(Your objective) Only the lines from the line that has "color([0.80, 0.78, 0.75])" through the line that has "obj.matrix_parent_inverse = Matrix.Identity(4)" should be reproduced, exactly and with both ends kept.

(Data provided)
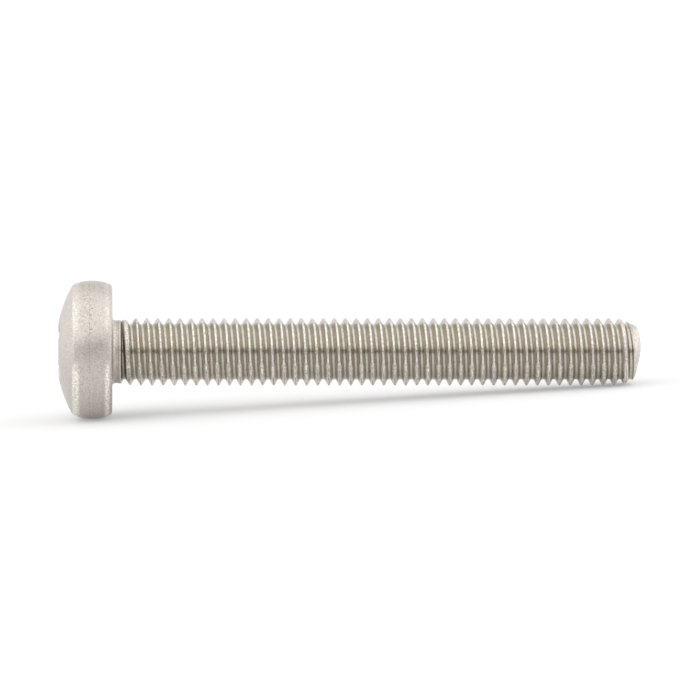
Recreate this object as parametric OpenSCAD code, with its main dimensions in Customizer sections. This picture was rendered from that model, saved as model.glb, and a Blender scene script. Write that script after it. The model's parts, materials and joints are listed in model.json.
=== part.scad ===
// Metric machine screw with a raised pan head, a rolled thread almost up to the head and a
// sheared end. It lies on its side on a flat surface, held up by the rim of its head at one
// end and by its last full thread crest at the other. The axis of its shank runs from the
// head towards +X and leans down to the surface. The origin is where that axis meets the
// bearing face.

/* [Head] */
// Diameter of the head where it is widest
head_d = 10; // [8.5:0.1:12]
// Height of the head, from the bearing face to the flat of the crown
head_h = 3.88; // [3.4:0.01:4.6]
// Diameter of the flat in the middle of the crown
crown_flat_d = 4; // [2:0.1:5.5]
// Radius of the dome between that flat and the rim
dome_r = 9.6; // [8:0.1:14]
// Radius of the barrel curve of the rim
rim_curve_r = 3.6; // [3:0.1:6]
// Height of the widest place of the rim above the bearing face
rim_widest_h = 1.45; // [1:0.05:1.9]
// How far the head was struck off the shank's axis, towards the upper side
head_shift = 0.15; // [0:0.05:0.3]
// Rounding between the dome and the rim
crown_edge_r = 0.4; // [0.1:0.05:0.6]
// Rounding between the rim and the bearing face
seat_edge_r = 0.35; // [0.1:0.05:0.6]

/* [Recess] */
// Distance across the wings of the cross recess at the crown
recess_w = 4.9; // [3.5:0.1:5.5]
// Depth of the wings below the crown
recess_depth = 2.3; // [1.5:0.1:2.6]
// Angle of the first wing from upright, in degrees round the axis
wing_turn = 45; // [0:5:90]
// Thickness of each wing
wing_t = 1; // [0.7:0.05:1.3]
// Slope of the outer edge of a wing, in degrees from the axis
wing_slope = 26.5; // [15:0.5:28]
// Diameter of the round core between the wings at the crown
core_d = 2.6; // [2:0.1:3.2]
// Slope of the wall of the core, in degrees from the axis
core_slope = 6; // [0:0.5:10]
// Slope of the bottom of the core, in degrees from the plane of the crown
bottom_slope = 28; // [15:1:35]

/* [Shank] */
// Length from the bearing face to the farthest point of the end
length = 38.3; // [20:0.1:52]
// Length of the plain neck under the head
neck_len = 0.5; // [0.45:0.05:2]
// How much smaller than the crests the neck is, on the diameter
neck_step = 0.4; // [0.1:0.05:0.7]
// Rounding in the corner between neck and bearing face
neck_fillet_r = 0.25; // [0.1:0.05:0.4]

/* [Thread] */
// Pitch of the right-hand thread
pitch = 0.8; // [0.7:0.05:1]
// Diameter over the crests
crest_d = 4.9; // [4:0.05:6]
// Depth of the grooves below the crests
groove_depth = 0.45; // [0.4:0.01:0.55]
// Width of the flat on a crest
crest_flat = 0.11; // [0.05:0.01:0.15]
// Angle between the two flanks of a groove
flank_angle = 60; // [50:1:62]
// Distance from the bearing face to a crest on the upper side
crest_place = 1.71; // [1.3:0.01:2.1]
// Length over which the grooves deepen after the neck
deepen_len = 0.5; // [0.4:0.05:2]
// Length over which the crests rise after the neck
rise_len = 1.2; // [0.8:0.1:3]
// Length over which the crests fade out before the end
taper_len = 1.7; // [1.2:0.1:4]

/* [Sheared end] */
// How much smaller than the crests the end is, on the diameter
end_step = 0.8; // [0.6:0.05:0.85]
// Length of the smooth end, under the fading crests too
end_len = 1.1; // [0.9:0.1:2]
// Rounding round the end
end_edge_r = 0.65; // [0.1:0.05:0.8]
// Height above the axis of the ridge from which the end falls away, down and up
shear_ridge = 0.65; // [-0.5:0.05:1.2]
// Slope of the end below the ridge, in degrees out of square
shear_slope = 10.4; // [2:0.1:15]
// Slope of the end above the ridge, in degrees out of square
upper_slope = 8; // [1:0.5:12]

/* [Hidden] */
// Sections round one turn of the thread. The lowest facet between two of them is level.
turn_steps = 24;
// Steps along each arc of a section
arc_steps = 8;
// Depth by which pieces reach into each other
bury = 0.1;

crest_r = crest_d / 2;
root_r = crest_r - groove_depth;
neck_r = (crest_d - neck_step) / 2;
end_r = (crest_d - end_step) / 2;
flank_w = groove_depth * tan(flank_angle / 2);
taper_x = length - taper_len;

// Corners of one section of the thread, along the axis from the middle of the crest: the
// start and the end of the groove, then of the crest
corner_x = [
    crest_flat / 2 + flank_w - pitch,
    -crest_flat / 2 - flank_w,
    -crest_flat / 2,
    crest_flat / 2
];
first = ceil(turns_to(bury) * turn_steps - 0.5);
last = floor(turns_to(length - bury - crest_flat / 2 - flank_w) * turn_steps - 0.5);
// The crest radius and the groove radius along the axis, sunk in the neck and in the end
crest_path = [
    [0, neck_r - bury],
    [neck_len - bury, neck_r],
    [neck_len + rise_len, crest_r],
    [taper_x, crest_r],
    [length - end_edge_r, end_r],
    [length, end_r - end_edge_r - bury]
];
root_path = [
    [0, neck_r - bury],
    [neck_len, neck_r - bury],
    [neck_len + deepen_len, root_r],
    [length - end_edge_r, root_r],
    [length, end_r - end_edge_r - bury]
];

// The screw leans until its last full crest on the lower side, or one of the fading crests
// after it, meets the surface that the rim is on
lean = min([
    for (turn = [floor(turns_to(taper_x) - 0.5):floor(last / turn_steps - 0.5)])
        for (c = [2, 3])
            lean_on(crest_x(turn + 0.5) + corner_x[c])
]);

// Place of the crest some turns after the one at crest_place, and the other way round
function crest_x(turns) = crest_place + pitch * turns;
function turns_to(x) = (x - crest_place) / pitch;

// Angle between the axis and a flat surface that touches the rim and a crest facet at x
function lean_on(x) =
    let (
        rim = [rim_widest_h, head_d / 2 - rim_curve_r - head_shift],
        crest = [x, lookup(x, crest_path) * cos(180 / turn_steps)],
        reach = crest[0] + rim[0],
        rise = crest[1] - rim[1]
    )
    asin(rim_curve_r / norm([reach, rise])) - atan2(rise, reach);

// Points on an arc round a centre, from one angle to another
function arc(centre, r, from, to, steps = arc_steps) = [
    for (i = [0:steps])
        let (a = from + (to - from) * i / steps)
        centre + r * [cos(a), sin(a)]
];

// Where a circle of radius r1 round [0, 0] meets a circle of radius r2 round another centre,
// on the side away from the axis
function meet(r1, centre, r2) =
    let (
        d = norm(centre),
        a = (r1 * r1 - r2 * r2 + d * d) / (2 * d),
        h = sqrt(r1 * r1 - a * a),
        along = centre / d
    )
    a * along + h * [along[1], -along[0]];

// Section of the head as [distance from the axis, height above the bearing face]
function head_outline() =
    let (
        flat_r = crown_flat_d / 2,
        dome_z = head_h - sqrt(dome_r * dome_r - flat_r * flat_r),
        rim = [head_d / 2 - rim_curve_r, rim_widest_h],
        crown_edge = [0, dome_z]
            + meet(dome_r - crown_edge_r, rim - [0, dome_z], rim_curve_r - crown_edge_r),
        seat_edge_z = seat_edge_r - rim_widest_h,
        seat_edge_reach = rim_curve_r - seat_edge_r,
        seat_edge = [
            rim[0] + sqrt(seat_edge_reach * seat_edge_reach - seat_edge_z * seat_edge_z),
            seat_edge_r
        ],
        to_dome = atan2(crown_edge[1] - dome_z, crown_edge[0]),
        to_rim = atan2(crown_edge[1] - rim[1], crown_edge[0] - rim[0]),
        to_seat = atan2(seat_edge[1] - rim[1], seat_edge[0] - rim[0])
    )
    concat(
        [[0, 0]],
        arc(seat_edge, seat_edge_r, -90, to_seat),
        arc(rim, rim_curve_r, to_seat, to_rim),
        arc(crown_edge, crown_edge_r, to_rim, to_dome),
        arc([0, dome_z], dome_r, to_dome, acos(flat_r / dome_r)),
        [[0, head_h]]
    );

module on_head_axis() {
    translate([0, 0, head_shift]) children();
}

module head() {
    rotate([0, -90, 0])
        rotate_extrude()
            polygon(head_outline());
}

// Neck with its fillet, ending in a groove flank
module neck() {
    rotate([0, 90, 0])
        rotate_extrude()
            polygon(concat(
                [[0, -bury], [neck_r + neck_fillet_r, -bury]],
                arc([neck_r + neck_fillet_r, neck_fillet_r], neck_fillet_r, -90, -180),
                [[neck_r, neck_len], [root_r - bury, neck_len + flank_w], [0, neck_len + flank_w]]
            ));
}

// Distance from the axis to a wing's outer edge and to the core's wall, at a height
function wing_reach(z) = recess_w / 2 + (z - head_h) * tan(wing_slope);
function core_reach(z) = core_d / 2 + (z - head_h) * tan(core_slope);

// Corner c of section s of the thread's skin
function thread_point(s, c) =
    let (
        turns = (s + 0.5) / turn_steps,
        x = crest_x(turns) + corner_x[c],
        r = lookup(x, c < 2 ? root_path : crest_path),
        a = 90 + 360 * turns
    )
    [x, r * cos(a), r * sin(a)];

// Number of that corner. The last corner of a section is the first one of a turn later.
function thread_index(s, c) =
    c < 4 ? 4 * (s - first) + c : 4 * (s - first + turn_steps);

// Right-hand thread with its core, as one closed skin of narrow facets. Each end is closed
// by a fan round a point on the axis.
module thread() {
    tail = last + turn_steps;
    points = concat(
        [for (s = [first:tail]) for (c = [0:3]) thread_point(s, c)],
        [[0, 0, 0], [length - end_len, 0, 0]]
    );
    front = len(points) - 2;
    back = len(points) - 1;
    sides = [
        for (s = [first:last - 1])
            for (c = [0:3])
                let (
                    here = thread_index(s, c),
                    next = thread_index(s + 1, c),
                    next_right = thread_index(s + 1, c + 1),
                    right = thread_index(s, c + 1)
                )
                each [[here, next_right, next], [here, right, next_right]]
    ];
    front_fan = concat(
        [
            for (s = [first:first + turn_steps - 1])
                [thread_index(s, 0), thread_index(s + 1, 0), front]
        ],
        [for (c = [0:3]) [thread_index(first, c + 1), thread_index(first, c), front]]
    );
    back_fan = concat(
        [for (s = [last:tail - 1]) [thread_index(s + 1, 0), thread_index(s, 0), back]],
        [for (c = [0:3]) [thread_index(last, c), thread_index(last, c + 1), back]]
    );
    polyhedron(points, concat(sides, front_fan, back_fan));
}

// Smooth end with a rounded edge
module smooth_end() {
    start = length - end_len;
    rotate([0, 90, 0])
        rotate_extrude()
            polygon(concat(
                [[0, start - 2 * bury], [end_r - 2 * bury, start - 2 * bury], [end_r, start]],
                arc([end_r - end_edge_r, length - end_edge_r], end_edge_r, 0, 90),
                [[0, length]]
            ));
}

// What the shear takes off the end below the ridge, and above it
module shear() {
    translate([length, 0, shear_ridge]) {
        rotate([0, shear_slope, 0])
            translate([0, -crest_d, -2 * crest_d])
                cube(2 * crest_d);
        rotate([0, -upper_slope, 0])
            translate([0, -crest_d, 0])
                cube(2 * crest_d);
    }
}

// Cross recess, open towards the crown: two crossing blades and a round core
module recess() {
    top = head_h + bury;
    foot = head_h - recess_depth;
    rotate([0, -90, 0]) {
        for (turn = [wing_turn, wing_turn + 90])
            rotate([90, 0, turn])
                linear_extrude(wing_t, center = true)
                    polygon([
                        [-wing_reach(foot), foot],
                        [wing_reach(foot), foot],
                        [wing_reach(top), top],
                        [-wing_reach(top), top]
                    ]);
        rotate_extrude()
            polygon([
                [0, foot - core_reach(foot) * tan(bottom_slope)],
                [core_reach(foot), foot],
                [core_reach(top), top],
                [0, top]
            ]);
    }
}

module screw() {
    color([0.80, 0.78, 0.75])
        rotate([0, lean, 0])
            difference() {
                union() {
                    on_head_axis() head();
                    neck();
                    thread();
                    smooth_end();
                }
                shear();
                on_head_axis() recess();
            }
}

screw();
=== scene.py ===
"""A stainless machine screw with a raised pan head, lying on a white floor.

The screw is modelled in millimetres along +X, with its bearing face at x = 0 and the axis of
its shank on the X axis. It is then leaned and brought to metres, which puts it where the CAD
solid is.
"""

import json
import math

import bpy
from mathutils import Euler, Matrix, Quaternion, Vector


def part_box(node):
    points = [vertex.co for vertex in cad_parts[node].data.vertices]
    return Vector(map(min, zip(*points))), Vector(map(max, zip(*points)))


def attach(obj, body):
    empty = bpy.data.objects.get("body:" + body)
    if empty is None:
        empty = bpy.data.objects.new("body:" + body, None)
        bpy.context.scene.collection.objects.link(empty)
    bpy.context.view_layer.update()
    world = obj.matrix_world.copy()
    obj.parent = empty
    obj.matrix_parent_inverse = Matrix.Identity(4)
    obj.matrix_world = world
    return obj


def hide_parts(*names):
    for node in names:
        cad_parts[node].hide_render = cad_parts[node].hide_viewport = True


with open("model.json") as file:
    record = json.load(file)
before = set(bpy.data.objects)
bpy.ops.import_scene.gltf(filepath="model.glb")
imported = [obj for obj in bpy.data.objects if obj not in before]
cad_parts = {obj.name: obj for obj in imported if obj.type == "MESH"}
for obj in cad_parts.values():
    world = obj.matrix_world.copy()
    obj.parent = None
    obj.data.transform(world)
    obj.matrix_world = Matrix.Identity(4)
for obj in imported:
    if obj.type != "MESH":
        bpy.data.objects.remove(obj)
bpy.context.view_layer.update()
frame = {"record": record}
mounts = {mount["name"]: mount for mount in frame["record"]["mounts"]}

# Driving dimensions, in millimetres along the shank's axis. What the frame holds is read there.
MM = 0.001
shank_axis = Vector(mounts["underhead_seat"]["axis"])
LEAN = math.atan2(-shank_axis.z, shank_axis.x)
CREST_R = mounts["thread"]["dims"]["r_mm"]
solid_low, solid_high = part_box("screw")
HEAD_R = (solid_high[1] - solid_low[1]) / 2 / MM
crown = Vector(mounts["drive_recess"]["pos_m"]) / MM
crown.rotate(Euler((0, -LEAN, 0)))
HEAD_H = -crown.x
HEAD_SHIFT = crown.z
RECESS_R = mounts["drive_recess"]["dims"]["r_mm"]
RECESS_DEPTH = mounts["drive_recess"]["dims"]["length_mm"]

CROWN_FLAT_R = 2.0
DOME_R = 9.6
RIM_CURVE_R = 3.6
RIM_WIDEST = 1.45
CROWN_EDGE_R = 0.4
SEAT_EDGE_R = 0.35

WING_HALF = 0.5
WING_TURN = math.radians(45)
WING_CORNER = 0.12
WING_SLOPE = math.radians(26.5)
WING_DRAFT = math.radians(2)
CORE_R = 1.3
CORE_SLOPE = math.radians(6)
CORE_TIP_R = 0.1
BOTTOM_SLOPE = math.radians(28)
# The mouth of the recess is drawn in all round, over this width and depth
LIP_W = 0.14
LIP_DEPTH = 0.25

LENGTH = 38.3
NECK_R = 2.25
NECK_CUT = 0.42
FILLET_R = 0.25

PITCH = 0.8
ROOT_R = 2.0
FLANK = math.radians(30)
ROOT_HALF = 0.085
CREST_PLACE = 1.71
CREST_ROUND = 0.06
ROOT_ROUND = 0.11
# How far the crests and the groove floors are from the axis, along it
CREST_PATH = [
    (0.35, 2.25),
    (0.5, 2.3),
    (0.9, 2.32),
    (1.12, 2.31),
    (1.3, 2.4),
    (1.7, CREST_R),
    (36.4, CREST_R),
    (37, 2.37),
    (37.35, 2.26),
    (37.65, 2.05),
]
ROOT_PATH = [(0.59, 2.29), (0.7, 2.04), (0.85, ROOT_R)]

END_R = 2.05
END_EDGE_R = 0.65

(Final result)
    color([0.80, 0.78, 0.75])
        rotate([0, lean, 0])
            difference() {
                union() {
                    on_head_axis() head();
                    neck();
                    thread();
                    smooth_end();
                }
                shear();
                on_head_axis() recess();
            }
}

screw();
=== scene.py ===
"""A stainless machine screw with a raised pan head, lying on a white floor.

The screw is modelled in millimetres along +X, with its bearing face at x = 0 and the axis of
its shank on the X axis. It is then leaned and brought to metres, which puts it where the CAD
solid is.
"""

import json
import math

import bpy
from mathutils import Euler, Matrix, Quaternion, Vector


def part_box(node):
    points = [vertex.co for vertex in cad_parts[node].data.vertices]
    return Vector(map(min, zip(*points))), Vector(map(max, zip(*points)))


def attach(obj, body):
    empty = bpy.data.objects.get("body:" + body)
    if empty is None:
        empty = bpy.data.objects.new("body:" + body, None)
        bpy.context.scene.collection.objects.link(empty)
    bpy.context.view_layer.update()
    world = obj.matrix_world.copy()
    obj.parent = empty
    obj.matrix_parent_inverse = Matrix.Identity(4)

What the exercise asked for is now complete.